Hereupon this House Ordered, That the Earl of Stamford should go with a proportionable (fn. 5) Number of the House of Commons, and present to His Majesty, from both Houses, the Message and Reasons against His going in Person into Ireland.
Answer to the H. C.
That this House joins with the House of Commons in presenting this Message from both Houses to His Majesty, by Members of their own; and that their Lordships have appointed the Earl of Stamford to join with a proportionable Number of the House of Commons.
Boteler, Queen's Servant's Privilege.
Ordered, That Captain Boteler, being menial Servant to the Queen's Majesty, and arrested and detained in Custody contrary to the Privilege of Parliament, shall forthwith, upon Sight hereof, be released and set at Liberty of and from his present Restraint.
Lord Banning's Bill.
Ordered, That the Lords Committees particularly appointed for the Bill concerning the Executors of the Lord Viscount Banning deceased, or any Three, shall meet on Friday next, at Two of the Clock, in the Painted Chamber; and the Officers of the Earl Marshal shall attend the Committee, as by former Orders they have been directed.
Ordered, That the Committee particularly appointed for the Bill concerning Mr.

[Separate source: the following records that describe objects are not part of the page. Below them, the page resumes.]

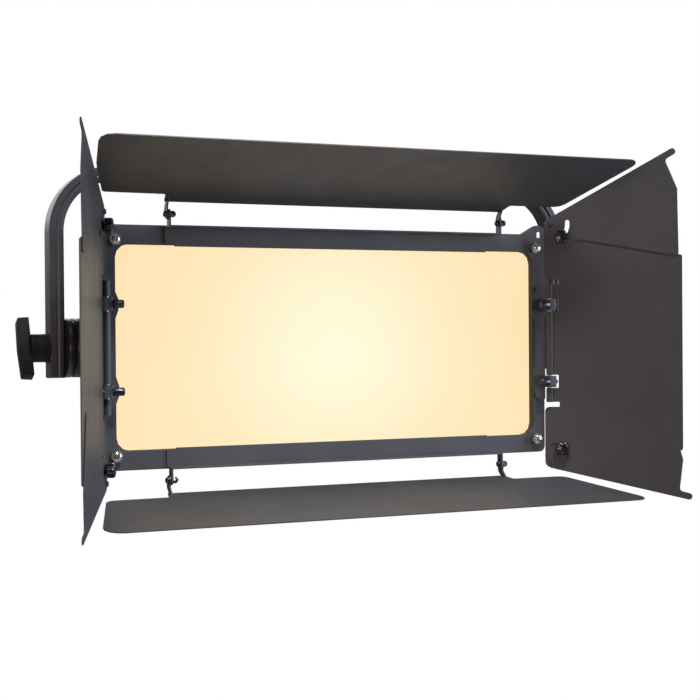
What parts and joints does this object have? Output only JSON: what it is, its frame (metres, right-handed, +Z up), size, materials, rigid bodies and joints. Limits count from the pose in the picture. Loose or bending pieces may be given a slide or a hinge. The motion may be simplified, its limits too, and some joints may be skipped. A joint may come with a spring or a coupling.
{
  "type": "led panel light",
  "caption": "Rectangular soft LED panel with hinged barn doors and swivelling corner leaves, tilting in a U-shaped yoke with T-handle locks.",
  "frame": {"origin": "middle of the yoke crossbar's top face, where the hanging bolt goes", "axes": "+Z up, -Y the way the light shines, +X to the right when the light is seen from the front"},
  "size_m": [0.9031, 0.3239, 0.492],
  "materials": {
    "door_black": "satin",
    "frame_black": "satin",
    "housing_black": "satin",
    "yoke_grey": "satin",
    "knob_black": "gloss",
    "grip_black": "matte",
    "nickel": "polished",
    "steel": "satin",
    "aluminium": "satin",
    "opal": "matte",
    "white": "satin",
    "board_green": "satin",
    "screen": "gloss"
  },
  "bodies": {
    "yoke": {"yoke": "yoke_grey", "tilt_disc_left": "grip_black", "tilt_disc_right": "grip_black"},
    "head": {"housing": "housing_black", "front_bezel": "housing_black", "diffuser": "opal", "light_chamber": "white", "led_board": "white", "heat_sink": "aluminium", "rear_cover": "housing_black", "power_supply": "aluminium", "driver_board": "board_green", "fan_frame": "knob_black", "control_panel": "frame_black", "control_board": "board_green", "display": "screen", "power_inlet": "knob_black", "power_outlet": "knob_black", "data_inlet": "knob_black", "data_outlet": "knob_black", "barn_frame": "frame_black", "tilt_hub_left": "housing_black", "tilt_hub_right": "housing_black", "hinge_bracket_top": "frame_black", "hinge_bracket_bottom": "frame_black", "hinge_bracket_left": "frame_black", "hinge_bracket_right": "frame_black", "hinge_bolt_top_left": "steel", "hinge_bolt_top_right": "steel", "hinge_bolt_bottom_left": "steel", "hinge_bolt_bottom_right": "steel"},
    "tilt_handle_left": {"tilt_handle_left": "grip_black"},
    "tilt_handle_right": {"tilt_handle_right": "grip_black"},
    "top_door": {"top_door": "door_black"},
    "bottom_door": {"bottom_door": "door_black"},
    "left_door": {"left_door": "door_black", "hinge_rod_left": "steel"},
    "leaf_left_upper": {"leaf_left_upper": "door_black"},
    "leaf_knob_left_upper": {"leaf_knob_left_upper": "knob_black"},
    "leaf_left_lower": {"leaf_left_lower": "door_black"},
    "leaf_knob_left_lower": {"leaf_knob_left_lower": "knob_black"},
    "right_door": {"right_door": "door_black", "hinge_rod_right": "steel"},
    "leaf_right_upper": {"leaf_right_upper": "door_black"},
    "leaf_knob_right_upper": {"leaf_knob_right_upper": "knob_black"},
    "leaf_right_lower": {"leaf_right_lower": "door_black"},
    "leaf_knob_right_lower": {"leaf_knob_right_lower": "knob_black"},
    "thumbscrew_top_left": {"thumbscrew_top_left": "nickel"},
    "thumbscrew_top_right": {"thumbscrew_top_right": "nickel"},
    "thumbscrew_bottom_left": {"thumbscrew_bottom_left": "nickel"},
    "thumbscrew_bottom_right": {"thumbscrew_bottom_right": "nickel"},
    "fan_rotor": {"fan_rotor": "knob_black"},
    "dial": {"dial": "knob_black"},
    "button_menu": {"button_menu": "knob_black"},
    "button_up": {"button_up": "knob_black"},
    "button_down": {"button_down": "knob_black"},
    "button_enter": {"button_enter": "knob_black"}
  },
  "joints": [
    {"name": "tilt", "type": "hinge", "parent": "yoke", "child": "head", "pos_m": [0, 0, -0.232], "axis": [1, 0, 0], "range_deg": [-18, 90]},
    {"name": "tilt_handle_left_turn", "type": "hinge", "parent": "yoke", "child": "tilt_handle_left", "pos_m": [-0.39, 0, -0.232], "axis": [1, 0, 0], "continuous": true},
    {"name": "tilt_handle_right_turn", "type": "hinge", "parent": "yoke", "child": "tilt_handle_right", "pos_m": [0.39, 0, -0.232], "axis": [1, 0, 0], "continuous": true},
    {"name": "top_door_swing", "type": "hinge", "parent": "head", "child": "top_door", "pos_m": [0, -0.072, -0.065], "axis": [-1, 0, 0], "range_deg": [-45, 65]},
    {"name": "bottom_door_swing", "type": "hinge", "parent": "head", "child": "bottom_door", "pos_m": [0, -0.072, -0.399], "axis": [1, 0, 0], "range_deg": [-32, 78]},
    {"name": "left_door_swing", "type": "hinge", "parent": "head", "child": "left_door", "pos_m": [-0.318, -0.072, -0.232], "axis": [0, 0, -1], "range_deg": [0, 72]},
    {"name": "leaf_left_upper_swivel", "type": "hinge", "parent": "left_door", "child": "leaf_left_upper", "pos_m": [-0.3213, -0.0739, -0.0645], "axis": [-0.9272, 0.3746, 0], "range_deg": [-25, 19]},
    {"name": "leaf_knob_left_upper_turn", "type": "hinge", "parent": "left_door", "child": "leaf_knob_left_upper", "pos_m": [-0.32435, -0.08773, -0.08303], "axis": [0.9272, -0.3746, 0], "continuous": true},
    {"name": "leaf_left_lower_swivel", "type": "hinge", "parent": "left_door", "child": "leaf_left_lower", "pos_m": [-0.3213, -0.0739, -0.3995], "axis": [0.9272, -0.3746, 0], "range_deg": [-12, 32]},
    {"name": "leaf_knob_left_lower_turn", "type": "hinge", "parent": "left_door", "child": "leaf_knob_left_lower", "pos_m": [-0.32435, -0.08773, -0.38097], "axis": [0.9272, -0.3746, 0], "continuous": true},
    {"name": "right_door_swing", "type": "hinge", "parent": "head", "child": "right_door", "pos_m": [0.318, -0.072, -0.232], "axis": [0, 0, 1], "range_deg": [-36, 34]},
    {"name": "leaf_right_upper_swivel", "type": "hinge", "parent": "right_door", "child": "leaf_right_upper", "pos_m": [0.32177, -0.07147, -0.0645], "axis": [-0.5, -0.866, 0], "range_deg": [-30, 15]},
    {"name": "leaf_knob_right_upper_turn", "type": "hinge", "parent": "right_door", "child": "leaf_knob_right_upper", "pos_m": [0.33269, -0.08048, -0.08303], "axis": [-0.5, -0.866, 0], "continuous": true},
    {"name": "leaf_right_lower_swivel", "type": "hinge", "parent": "right_door", "child": "leaf_right_lower", "pos_m": [0.32177, -0.07147, -0.3995], "axis": [0.5, 0.866, 0], "range_deg": [-13, 31]},
    {"name": "leaf_knob_right_lower_turn", "type": "hinge", "parent": "right_door", "child": "leaf_knob_right_lower", "pos_m": [0.33269, -0.08048, -0.38097], "axis": [-0.5, -0.866, 0], "continuous": true},
    {"name": "thumbscrew_top_left_turn", "type": "hinge", "parent": "head", "child": "thumbscrew_top_left", "pos_m": [-0.3035, -0.055, -0.097], "axis": [0, -1, 0], "continuous": true},
    {"name": "thumbscrew_top_right_turn", "type": "hinge", "parent": "head", "child": "thumbscrew_top_right", "pos_m": [0.3035, -0.055, -0.097], "axis": [0, -1, 0], "continuous": true},
    {"name": "thumbscrew_bottom_left_turn", "type": "hinge", "parent": "head", "child": "thumbscrew_bottom_left", "pos_m": [-0.3035, -0.055, -0.367], "axis": [0, -1, 0], "continuous": true},
    {"name": "thumbscrew_bottom_right_turn", "type": "hinge", "parent": "head", "child": "thumbscrew_bottom_right", "pos_m": [0.3035, -0.055, -0.367], "axis": [0, -1, 0], "continuous": true},
    {"name": "fan_spin", "type": "hinge", "parent": "head", "child": "fan_rotor", "pos_m": [0, 0.035, -0.157], "axis": [0, 1, 0], "continuous": true},
    {"name": "dial_turn", "type": "hinge", "parent": "head", "child": "dial", "pos_m": [0.054, 0.06, -0.329], "axis": [0, 1, 0], "continuous": true},
    {"name": "button_menu_press", "type": "slide", "parent": "head", "child": "button_menu", "axis": [0, -1, 0], "range_m": [0, 0.0012], "stiffness_N_per_m": 300, "springref_m": -0.0008},
    {"name": "button_up_press", "type": "slide", "parent": "head", "child": "button_up", "axis": [0, -1, 0], "range_m": [0, 0.0012], "stiffness_N_per_m": 300, "springref_m": -0.0008},
    {"name": "button_down_press", "type": "slide", "parent": "head", "child": "button_down", "axis": [0, -1, 0], "range_m": [0, 0.0012], "stiffness_N_per_m": 300, "springref_m": -0.0008},
    {"name": "button_enter_press", "type": "slide", "parent": "head", "child": "button_enter", "axis": [0, -1, 0], "range_m": [0, 0.0012], "stiffness_N_per_m": 300, "springref_m": -0.0008}
  ]
}
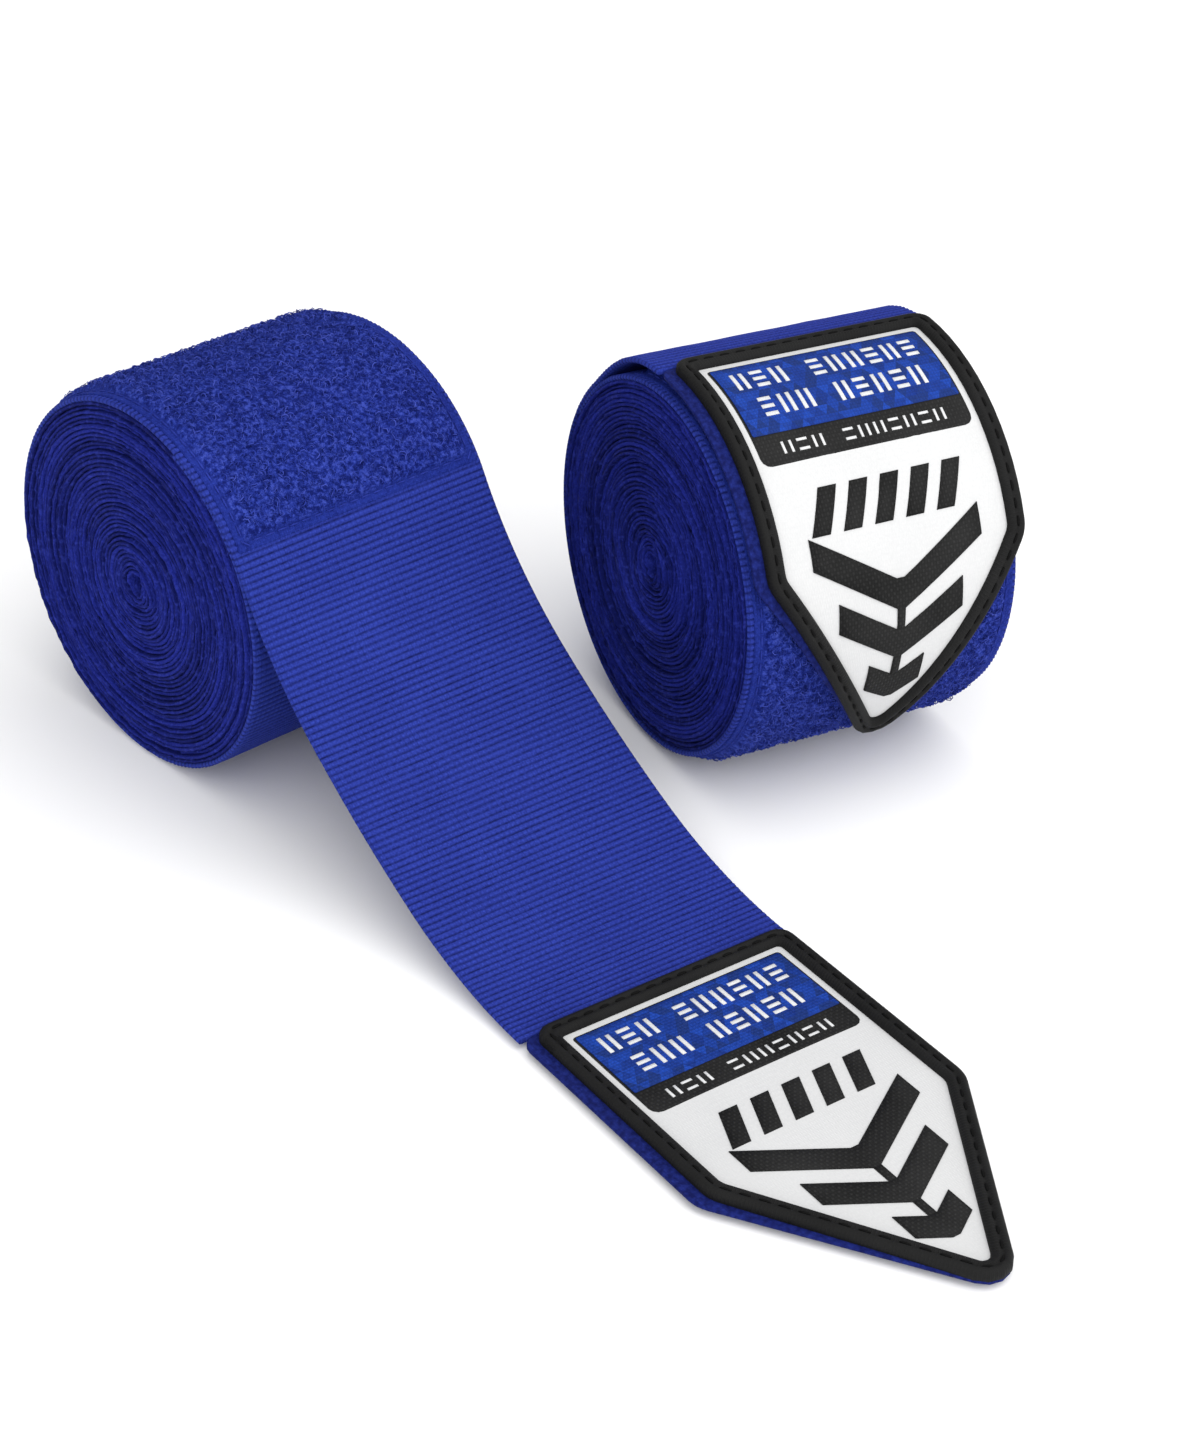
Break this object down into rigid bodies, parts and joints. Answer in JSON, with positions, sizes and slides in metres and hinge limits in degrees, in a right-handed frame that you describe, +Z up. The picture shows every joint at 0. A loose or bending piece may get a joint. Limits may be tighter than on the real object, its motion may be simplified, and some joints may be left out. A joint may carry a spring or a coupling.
{
  "type": "hand wrap",
  "caption": "Long webbing hand wraps rolled up, one closed by its hook-and-loop tab, one with its pointed label tab lying open on the floor.",
  "frame": {"origin": "middle of the pair's footprint, on the floor", "axes": "+X along the open roll from its near end to its far end; -Y the way the open tab points; +Z up"},
  "size_m": [0.134, 0.21, 0.0691],
  "materials": {
    "black_thread": "close satin embroidery",
    "blue_thread": "matte sewing thread",
    "blue_weave": "woven label cloth with a light and dark facet pattern",
    "dark_thread": "matte sewing thread",
    "hook_tape": "nylon hook tape, slightly glossy",
    "pile": "soft brushed loop pile",
    "webbing": "ribbed woven cotton and nylon, slightly uneven",
    "white_satin": "satin weave"
  },
  "bodies": {
    "open_roll": {"open_pile_panel": "pile", "open_pile_stitching": "blue_thread", "open_thumb_loop": "webbing", "open_thumb_loop_tack": "dark_thread", "open_webbing_roll": "webbing"},
    "open_tail": {"open_tail_webbing": "webbing"},
    "open_tab": {"open_border_stitching": "dark_thread", "open_hook_panel": "hook_tape", "open_hook_stitching": "blue_thread", "open_label_border": "black_thread", "open_label_field": "white_satin", "open_label_mark": "black_thread", "open_label_panel": "blue_weave", "open_label_strip": "black_thread", "open_tab_webbing": "webbing"},
    "closed_roll": {"closed_pile_panel": "pile", "closed_pile_stitching": "blue_thread", "closed_thumb_loop": "webbing", "closed_thumb_loop_tack": "dark_thread", "closed_webbing_roll": "webbing"},
    "closed_flap": {"closed_border_stitching": "dark_thread", "closed_hook_panel": "hook_tape", "closed_hook_stitching": "blue_thread", "closed_label_border": "black_thread", "closed_label_field": "white_satin", "closed_label_mark": "black_thread", "closed_label_panel": "blue_weave", "closed_label_strip": "black_thread", "closed_tab_webbing": "webbing"}
  },
  "joints": [
    {"name": "open_tail_lift", "type": "hinge", "parent": "open_roll", "child": "open_tail", "pos_m": [-0.0317, 0.04421, 0.0465], "axis": [-1, 0, 0], "range_deg": [0, 80]},
    {"name": "open_tab_lift", "type": "hinge", "parent": "open_tail", "child": "open_tab", "pos_m": [-0.03691, -0.0298, 0.0015], "axis": [-0.9922, 0.1243, 0], "range_deg": [0, 85]},
    {"name": "closed_wrap_lift", "type": "slide", "parent": "open_roll", "child": "closed_roll", "axis": [0, 0, 1], "range_m": [0, 0.15]},
    {"name": "closed_flap_peel", "type": "hinge", "parent": "closed_roll", "child": "closed_flap", "pos_m": [0.03757, 0.02722, 0.06545], "axis": [-0.963, 0.2696, 0], "range_deg": [0, 75]}
  ]
}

Conisby shall meet on Wednesday next, being the 20th of this Instant April, at Two of the Clock in the Afternoon, in the Painted Chamber.
Bond, Author of the sictitious Letter from the Queen to the King, released.
Ordered, That John Bond, the Poet, and Author of a scandalous and false Letter, pretended to be sent out of Holland from the Queen unto the King at Yorke, having undergone the Execution of the Judgement of this House against him, shall, upon Sight hereof, be released, and set at Liberty.